**JOB**
Repeat exactly the lines of the listing below, please, starting with the first and ending with the line containing "x in reversed(xs)]"; leave out the rest.

**MATERIAL PROVIDED**

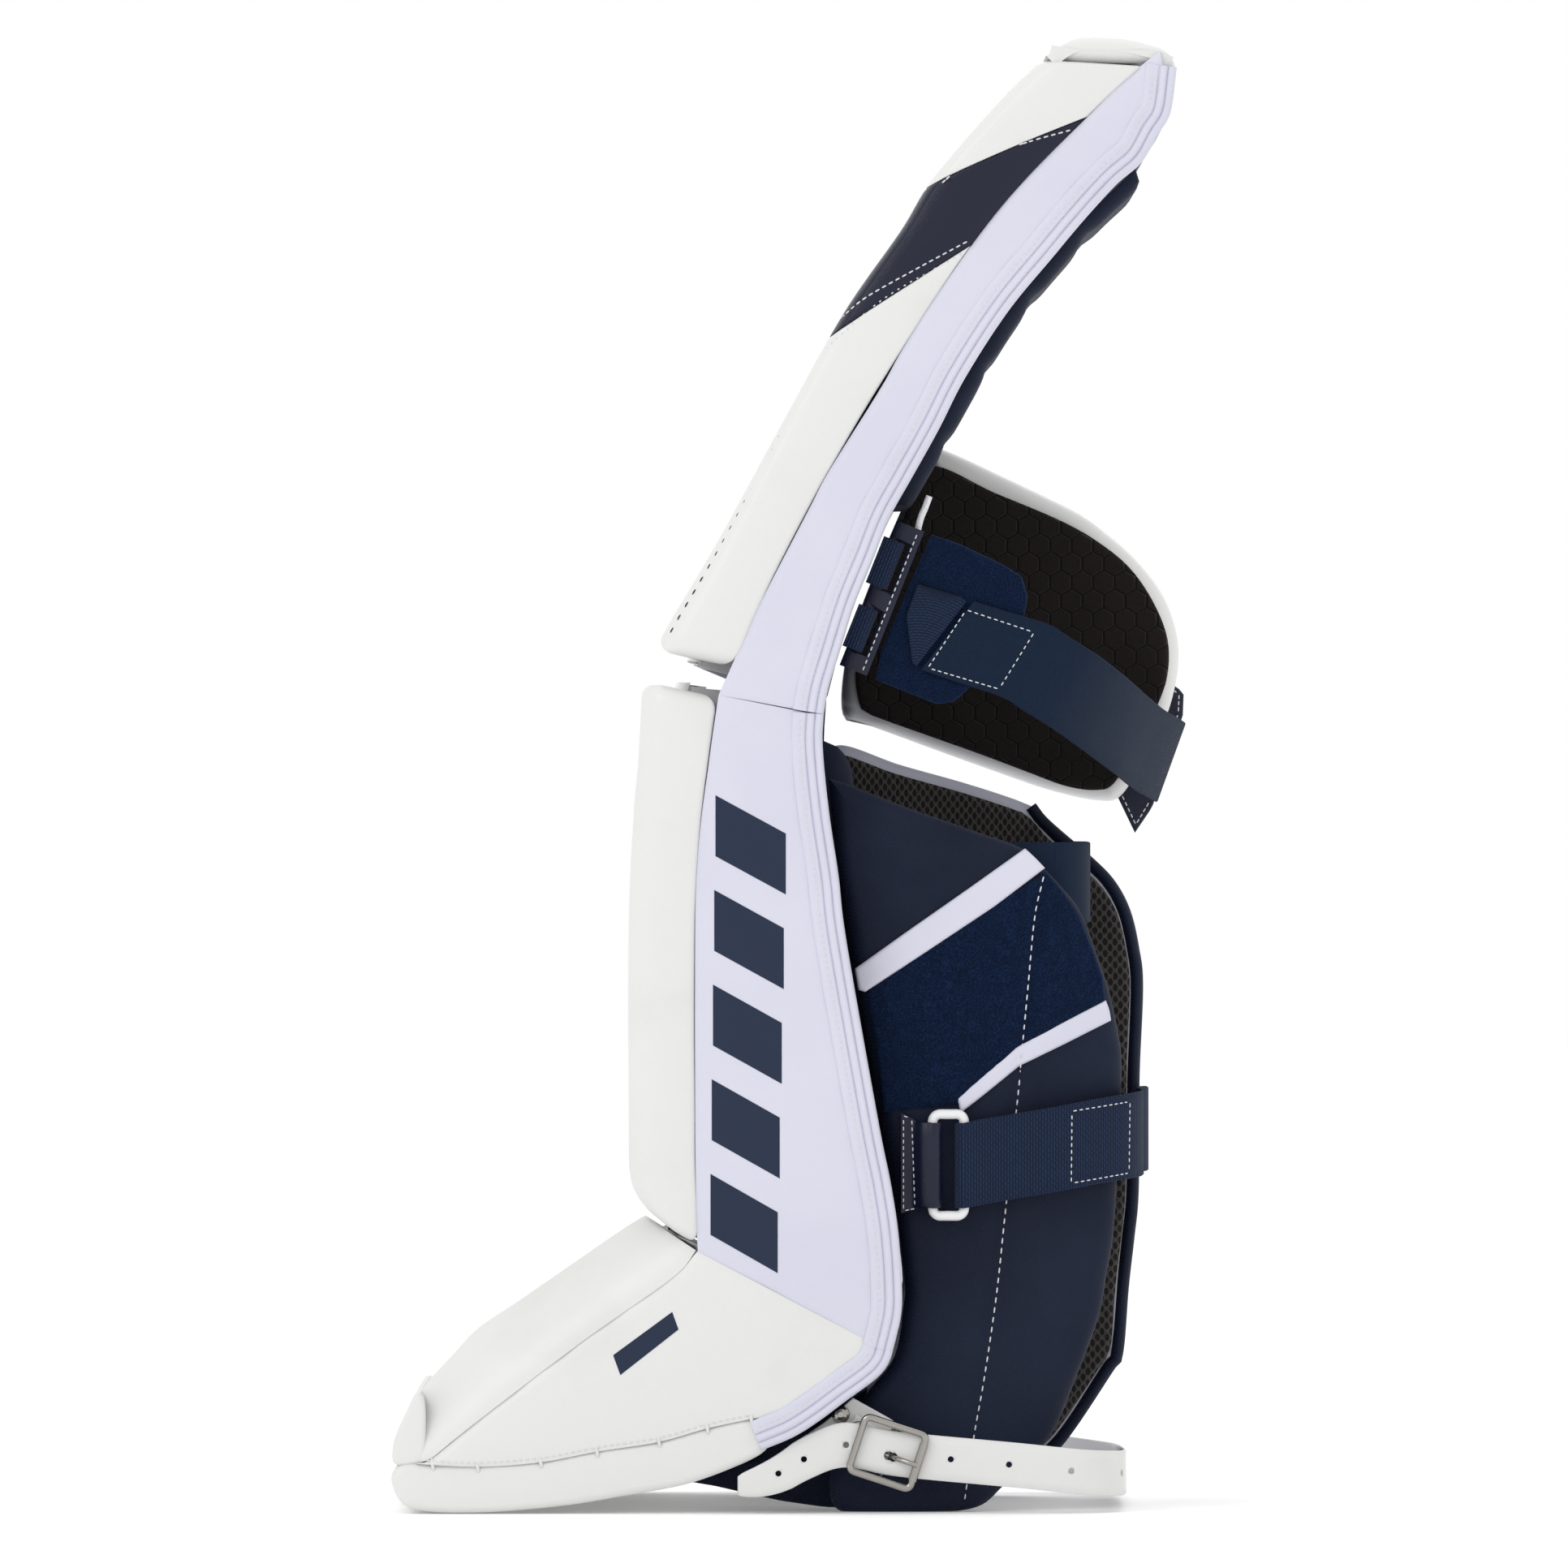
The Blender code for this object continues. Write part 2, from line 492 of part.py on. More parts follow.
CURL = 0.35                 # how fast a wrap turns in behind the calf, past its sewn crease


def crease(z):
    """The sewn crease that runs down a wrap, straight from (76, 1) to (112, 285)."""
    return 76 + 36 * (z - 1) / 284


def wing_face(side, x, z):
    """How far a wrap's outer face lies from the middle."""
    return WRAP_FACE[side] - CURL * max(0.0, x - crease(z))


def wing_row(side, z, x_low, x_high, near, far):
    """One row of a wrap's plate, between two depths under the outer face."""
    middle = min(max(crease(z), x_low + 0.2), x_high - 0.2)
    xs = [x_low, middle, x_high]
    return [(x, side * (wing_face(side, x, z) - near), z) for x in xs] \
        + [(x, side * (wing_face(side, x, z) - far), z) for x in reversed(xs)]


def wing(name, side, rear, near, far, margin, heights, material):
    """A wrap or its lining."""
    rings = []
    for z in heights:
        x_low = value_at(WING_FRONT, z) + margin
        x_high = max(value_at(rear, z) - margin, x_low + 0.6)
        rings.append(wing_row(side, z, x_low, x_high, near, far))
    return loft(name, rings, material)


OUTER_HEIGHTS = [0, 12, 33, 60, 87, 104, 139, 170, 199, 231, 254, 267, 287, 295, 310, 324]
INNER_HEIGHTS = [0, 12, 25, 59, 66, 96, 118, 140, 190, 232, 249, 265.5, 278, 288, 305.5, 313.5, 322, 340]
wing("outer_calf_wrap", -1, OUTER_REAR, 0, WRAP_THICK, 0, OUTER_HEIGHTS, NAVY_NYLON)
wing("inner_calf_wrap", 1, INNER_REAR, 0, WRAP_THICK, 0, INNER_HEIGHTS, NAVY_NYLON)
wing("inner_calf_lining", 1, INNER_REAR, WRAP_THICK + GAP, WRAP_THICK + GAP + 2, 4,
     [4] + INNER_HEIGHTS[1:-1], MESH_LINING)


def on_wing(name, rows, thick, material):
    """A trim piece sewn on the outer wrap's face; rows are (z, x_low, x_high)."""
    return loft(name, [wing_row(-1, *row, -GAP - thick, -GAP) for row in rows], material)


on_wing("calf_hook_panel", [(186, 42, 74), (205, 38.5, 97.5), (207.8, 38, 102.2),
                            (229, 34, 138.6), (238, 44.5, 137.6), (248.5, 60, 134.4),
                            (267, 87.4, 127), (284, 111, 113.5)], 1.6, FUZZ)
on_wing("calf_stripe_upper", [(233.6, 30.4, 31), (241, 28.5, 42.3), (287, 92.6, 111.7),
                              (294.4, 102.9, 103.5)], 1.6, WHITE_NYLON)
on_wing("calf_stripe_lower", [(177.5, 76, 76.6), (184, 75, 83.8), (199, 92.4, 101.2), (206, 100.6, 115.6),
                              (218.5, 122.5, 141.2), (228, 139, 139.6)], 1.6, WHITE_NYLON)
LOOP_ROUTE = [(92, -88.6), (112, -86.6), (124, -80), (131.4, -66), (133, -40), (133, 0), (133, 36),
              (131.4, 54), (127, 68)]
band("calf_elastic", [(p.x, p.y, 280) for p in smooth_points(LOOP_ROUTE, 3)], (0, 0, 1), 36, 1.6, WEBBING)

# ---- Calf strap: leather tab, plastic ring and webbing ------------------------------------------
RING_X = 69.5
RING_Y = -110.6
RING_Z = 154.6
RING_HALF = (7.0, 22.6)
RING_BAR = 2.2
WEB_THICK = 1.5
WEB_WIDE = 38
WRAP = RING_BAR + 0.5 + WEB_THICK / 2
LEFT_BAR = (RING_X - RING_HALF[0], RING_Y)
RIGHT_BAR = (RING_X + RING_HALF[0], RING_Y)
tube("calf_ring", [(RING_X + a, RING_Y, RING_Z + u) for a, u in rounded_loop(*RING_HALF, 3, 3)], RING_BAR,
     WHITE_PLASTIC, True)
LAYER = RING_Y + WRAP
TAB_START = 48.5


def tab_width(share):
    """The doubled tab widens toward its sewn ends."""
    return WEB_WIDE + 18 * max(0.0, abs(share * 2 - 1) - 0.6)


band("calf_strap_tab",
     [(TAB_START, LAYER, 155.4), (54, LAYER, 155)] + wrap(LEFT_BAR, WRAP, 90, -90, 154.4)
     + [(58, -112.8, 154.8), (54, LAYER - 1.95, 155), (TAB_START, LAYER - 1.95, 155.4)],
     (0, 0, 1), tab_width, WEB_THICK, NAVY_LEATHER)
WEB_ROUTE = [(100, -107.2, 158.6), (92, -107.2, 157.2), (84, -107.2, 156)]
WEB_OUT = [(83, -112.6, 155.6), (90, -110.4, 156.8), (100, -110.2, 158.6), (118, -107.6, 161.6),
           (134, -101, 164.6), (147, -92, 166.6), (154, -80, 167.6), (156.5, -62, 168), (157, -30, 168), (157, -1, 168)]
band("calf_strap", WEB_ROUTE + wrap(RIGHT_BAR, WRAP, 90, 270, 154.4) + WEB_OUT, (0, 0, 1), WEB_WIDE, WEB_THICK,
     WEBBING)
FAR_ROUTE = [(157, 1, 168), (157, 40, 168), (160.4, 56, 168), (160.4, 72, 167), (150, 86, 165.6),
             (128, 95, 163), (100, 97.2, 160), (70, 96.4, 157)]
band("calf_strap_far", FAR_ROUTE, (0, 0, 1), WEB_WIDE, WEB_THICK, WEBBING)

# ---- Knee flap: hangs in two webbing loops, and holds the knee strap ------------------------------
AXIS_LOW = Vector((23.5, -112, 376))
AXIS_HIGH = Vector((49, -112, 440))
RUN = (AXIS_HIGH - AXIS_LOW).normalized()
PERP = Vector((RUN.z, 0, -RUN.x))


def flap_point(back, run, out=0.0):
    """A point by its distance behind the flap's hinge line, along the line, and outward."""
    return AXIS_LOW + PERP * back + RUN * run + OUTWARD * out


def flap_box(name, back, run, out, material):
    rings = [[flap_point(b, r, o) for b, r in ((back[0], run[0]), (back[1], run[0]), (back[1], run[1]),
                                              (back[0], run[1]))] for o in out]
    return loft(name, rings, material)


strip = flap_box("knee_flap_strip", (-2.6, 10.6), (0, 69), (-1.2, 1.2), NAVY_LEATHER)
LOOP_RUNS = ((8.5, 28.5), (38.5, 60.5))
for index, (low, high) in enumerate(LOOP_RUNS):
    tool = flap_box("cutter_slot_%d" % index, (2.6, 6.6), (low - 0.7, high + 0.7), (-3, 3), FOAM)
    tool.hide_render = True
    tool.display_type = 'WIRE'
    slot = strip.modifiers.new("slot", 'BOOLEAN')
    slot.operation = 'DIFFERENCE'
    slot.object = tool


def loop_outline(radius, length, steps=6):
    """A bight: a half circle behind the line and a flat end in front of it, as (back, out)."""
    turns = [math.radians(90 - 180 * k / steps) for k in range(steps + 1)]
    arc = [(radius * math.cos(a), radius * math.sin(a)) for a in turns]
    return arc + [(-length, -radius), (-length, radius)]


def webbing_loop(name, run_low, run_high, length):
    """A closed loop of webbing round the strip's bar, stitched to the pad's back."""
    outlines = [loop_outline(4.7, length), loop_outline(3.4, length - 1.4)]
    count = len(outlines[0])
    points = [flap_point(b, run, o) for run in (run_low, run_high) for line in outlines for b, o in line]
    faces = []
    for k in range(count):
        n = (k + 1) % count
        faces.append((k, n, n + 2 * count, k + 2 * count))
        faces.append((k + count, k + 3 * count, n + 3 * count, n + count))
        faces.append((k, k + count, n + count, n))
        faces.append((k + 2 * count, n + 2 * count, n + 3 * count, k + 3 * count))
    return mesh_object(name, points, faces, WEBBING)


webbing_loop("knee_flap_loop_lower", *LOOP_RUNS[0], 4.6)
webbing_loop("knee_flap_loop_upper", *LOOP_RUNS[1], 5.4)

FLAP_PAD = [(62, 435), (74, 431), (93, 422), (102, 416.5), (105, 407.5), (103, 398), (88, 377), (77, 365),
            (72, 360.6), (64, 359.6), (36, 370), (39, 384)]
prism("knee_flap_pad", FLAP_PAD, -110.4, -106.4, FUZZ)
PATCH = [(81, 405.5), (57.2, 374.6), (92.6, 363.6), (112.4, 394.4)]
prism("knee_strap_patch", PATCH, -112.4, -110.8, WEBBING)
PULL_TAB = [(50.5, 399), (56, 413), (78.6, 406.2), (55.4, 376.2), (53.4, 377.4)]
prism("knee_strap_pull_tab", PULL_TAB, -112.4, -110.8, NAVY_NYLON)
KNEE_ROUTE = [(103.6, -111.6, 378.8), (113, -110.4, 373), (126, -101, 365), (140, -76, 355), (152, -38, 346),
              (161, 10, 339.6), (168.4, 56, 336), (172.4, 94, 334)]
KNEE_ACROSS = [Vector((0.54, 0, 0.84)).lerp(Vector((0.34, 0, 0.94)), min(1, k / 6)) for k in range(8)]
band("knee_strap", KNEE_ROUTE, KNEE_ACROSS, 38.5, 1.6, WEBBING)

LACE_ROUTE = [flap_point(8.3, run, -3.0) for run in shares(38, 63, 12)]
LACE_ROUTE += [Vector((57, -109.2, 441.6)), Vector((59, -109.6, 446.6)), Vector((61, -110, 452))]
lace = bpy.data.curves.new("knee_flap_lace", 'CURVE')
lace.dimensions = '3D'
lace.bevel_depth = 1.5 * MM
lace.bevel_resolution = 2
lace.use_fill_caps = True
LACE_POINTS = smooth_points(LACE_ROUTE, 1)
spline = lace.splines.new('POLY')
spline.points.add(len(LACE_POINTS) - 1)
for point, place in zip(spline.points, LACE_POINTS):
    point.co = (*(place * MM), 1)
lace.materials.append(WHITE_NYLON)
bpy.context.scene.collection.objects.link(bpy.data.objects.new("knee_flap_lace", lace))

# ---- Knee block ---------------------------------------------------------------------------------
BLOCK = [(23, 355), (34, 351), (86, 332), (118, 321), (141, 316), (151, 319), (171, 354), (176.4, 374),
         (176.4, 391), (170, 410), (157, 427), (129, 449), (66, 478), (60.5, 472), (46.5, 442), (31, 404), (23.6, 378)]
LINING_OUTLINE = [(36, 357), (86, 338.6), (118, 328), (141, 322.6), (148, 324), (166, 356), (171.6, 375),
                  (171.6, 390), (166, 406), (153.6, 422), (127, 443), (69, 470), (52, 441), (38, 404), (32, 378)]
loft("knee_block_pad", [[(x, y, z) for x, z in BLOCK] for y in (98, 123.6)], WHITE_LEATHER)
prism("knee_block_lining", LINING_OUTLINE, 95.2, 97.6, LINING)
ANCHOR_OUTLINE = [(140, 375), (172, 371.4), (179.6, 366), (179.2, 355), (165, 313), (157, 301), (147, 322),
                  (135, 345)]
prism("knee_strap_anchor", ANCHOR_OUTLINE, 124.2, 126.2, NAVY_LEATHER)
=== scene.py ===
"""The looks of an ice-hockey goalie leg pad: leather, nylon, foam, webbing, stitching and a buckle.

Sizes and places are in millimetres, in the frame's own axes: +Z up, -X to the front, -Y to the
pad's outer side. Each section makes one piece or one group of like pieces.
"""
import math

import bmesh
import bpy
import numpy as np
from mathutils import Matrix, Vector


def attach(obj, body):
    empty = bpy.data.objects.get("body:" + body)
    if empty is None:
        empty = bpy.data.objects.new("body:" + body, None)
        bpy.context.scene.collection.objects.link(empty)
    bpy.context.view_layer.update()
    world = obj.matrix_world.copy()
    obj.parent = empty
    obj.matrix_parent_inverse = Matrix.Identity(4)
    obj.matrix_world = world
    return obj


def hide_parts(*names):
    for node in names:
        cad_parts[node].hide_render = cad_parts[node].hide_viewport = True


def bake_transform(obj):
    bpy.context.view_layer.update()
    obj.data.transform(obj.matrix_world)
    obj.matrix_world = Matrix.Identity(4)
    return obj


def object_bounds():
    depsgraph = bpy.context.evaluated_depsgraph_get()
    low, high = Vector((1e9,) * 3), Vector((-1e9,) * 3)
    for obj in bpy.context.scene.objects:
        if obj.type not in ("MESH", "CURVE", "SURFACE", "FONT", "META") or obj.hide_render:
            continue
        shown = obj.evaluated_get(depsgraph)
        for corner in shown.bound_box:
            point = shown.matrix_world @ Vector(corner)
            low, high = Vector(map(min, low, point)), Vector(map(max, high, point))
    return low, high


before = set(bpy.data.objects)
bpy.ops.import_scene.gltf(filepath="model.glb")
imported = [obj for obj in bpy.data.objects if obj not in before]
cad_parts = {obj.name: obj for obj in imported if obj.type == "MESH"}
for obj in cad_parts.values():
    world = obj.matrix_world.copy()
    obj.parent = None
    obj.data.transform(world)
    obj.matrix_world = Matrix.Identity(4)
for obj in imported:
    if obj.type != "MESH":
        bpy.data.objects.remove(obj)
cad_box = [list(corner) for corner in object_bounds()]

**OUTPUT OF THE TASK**
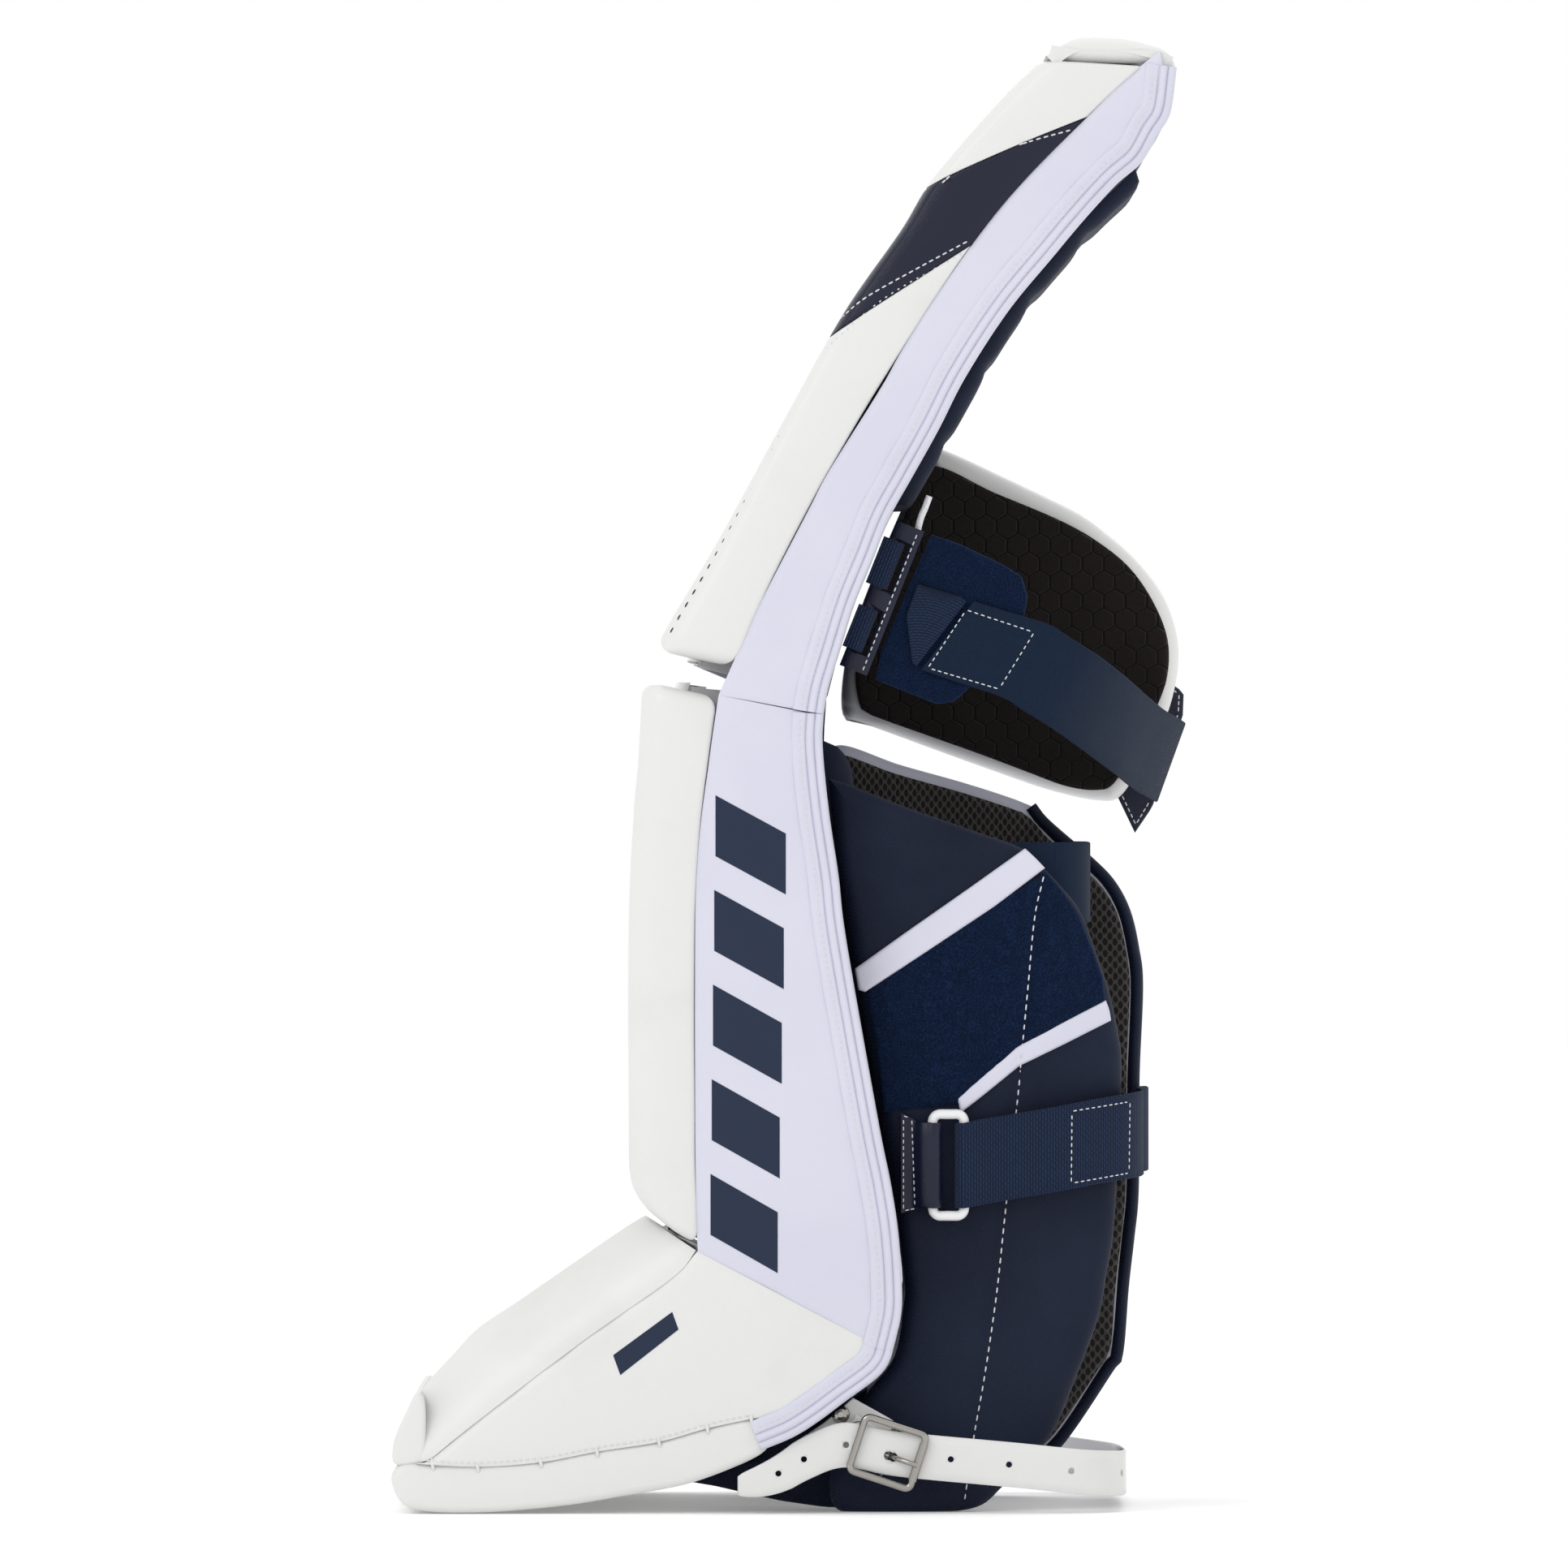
The Blender code for this object continues. Write part 2, from line 492 of part.py on. More parts follow.
CURL = 0.35                 # how fast a wrap turns in behind the calf, past its sewn crease


def crease(z):
    """The sewn crease that runs down a wrap, straight from (76, 1) to (112, 285)."""
    return 76 + 36 * (z - 1) / 284


def wing_face(side, x, z):
    """How far a wrap's outer face lies from the middle."""
    return WRAP_FACE[side] - CURL * max(0.0, x - crease(z))


def wing_row(side, z, x_low, x_high, near, far):
    """One row of a wrap's plate, between two depths under the outer face."""
    middle = min(max(crease(z), x_low + 0.2), x_high - 0.2)
    xs = [x_low, middle, x_high]
    return [(x, side * (wing_face(side, x, z) - near), z) for x in xs] \
        + [(x, side * (wing_face(side, x, z) - far), z) for x in reversed(xs)]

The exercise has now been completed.